## WHAT THE TASK ASKS
Without further comment, state how many lines in the listing below contain the word "code".

## PROVIDED RECORDS
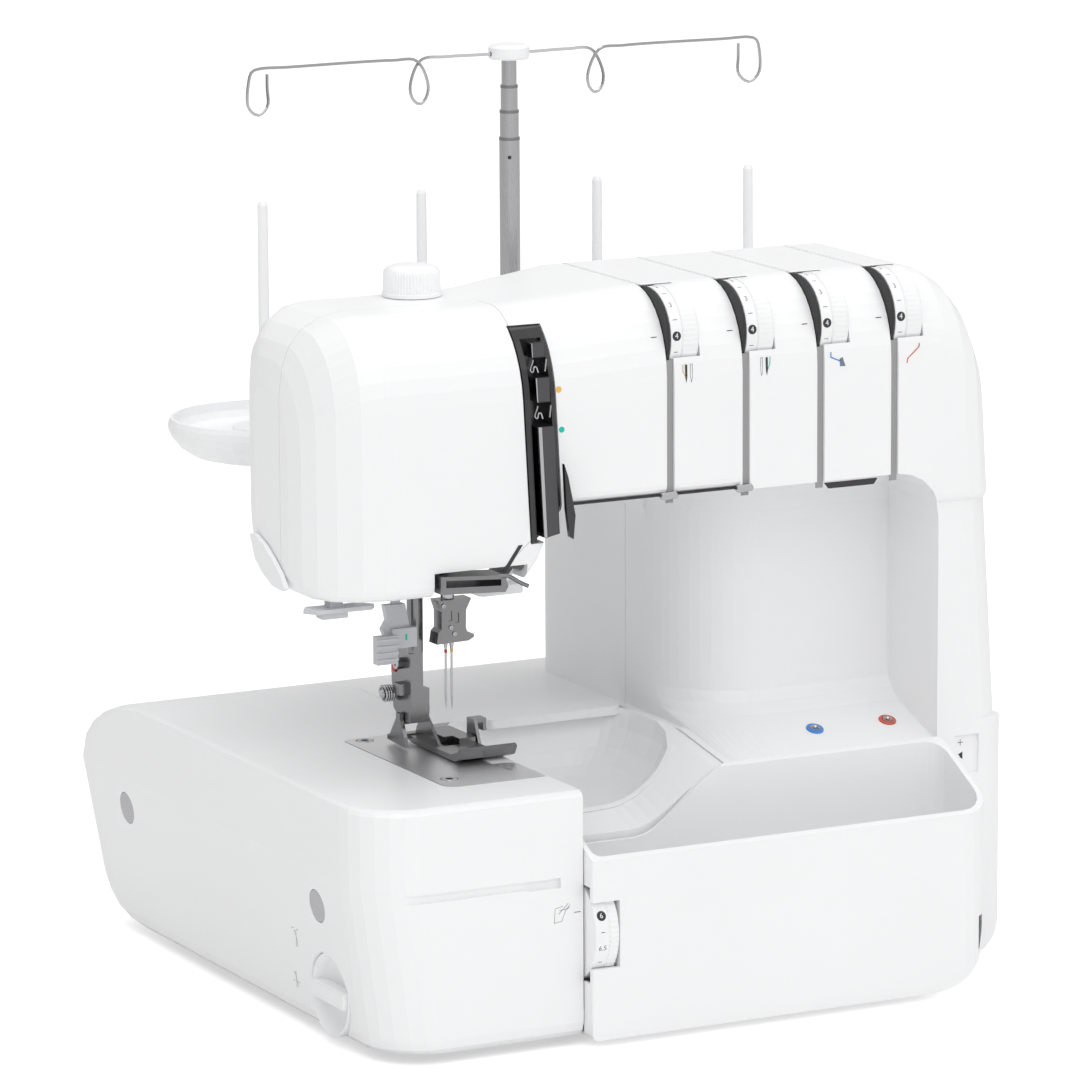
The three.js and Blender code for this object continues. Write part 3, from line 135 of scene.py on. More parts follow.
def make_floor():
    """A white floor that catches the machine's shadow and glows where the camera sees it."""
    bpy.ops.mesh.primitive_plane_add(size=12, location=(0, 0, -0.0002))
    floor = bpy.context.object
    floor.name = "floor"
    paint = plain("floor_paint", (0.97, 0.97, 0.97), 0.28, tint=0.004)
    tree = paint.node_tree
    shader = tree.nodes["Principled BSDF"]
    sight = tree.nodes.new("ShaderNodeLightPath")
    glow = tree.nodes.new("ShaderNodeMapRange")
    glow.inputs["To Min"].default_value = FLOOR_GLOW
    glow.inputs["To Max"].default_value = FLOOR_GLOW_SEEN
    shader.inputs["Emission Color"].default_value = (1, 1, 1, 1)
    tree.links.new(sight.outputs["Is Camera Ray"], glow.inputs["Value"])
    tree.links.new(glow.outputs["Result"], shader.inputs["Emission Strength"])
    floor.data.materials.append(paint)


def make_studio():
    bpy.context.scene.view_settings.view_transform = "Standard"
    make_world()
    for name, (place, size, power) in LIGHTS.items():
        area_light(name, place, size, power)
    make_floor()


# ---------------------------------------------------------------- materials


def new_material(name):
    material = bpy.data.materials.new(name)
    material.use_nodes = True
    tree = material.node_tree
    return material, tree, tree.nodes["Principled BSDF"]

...

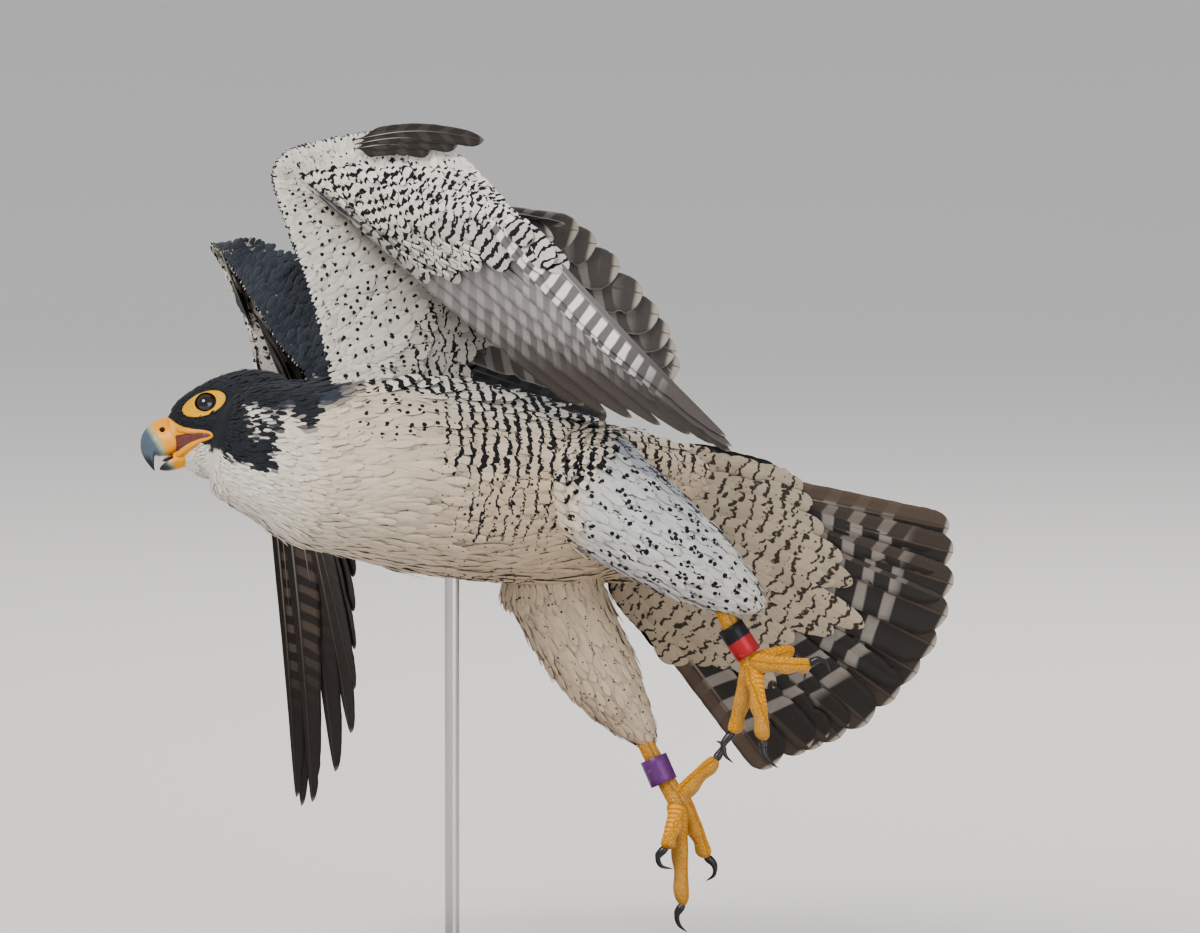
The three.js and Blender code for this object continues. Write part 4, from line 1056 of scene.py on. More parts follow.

---

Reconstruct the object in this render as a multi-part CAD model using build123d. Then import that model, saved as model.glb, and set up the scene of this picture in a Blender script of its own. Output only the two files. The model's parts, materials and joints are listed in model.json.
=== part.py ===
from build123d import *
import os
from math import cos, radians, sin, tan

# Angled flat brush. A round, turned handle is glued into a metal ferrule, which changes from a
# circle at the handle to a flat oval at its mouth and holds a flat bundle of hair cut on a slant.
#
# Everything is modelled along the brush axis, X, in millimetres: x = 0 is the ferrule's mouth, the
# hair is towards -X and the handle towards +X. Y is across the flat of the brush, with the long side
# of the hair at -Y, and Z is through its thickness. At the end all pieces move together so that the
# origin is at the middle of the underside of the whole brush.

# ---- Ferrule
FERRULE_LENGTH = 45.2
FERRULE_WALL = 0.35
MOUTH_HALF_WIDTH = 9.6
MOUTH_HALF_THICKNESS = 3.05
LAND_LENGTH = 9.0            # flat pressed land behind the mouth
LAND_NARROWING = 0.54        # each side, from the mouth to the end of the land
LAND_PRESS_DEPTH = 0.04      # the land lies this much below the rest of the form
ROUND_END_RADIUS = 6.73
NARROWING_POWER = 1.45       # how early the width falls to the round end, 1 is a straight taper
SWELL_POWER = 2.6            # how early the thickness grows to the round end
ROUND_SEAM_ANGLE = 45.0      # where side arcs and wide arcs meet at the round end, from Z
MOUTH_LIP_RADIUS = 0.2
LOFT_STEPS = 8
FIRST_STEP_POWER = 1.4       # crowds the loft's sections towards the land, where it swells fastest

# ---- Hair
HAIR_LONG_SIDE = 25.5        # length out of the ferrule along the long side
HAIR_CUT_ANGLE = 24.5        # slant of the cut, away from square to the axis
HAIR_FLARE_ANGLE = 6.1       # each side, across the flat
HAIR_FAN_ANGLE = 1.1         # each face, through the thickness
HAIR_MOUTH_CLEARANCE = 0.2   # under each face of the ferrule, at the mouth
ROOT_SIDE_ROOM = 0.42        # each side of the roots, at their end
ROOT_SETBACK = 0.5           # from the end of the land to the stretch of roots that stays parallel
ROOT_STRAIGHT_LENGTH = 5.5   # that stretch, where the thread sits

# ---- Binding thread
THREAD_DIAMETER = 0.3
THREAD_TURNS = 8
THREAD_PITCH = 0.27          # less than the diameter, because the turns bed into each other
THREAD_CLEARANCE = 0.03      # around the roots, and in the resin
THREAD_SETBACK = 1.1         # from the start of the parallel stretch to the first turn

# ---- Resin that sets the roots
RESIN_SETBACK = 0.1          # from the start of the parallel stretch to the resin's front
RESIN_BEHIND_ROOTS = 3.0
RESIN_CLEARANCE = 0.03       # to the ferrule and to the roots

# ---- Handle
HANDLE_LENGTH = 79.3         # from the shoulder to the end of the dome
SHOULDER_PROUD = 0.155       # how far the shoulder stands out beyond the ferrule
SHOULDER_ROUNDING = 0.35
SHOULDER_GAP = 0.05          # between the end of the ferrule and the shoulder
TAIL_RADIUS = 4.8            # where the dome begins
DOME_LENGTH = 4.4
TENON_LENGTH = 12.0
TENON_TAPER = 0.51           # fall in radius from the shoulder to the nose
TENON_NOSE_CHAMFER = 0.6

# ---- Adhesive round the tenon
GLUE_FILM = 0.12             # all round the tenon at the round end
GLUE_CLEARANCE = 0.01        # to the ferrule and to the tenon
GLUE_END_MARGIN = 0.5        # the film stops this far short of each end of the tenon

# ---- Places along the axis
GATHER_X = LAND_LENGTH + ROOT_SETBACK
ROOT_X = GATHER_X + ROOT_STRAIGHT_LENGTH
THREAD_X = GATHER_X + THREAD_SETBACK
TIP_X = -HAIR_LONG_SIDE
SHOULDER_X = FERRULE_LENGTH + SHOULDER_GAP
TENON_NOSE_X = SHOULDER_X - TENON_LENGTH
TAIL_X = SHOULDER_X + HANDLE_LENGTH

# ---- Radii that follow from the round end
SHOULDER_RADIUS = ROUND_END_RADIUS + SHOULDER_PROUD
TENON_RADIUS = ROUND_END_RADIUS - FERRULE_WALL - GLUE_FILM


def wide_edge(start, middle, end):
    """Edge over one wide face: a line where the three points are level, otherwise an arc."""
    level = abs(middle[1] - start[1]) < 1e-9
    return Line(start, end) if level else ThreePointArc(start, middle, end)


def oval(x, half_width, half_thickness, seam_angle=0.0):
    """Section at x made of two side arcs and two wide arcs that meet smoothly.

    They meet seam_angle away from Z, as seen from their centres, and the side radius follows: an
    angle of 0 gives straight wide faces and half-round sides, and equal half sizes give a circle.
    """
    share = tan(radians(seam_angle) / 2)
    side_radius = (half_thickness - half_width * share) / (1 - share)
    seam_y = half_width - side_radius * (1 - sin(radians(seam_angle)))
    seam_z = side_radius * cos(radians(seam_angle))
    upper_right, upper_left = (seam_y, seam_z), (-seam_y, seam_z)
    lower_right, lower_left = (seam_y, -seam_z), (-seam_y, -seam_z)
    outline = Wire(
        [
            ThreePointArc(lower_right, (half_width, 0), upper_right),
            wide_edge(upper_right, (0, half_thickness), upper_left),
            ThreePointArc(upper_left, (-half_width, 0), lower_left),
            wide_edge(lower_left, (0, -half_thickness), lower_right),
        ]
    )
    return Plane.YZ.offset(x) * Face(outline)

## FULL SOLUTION
2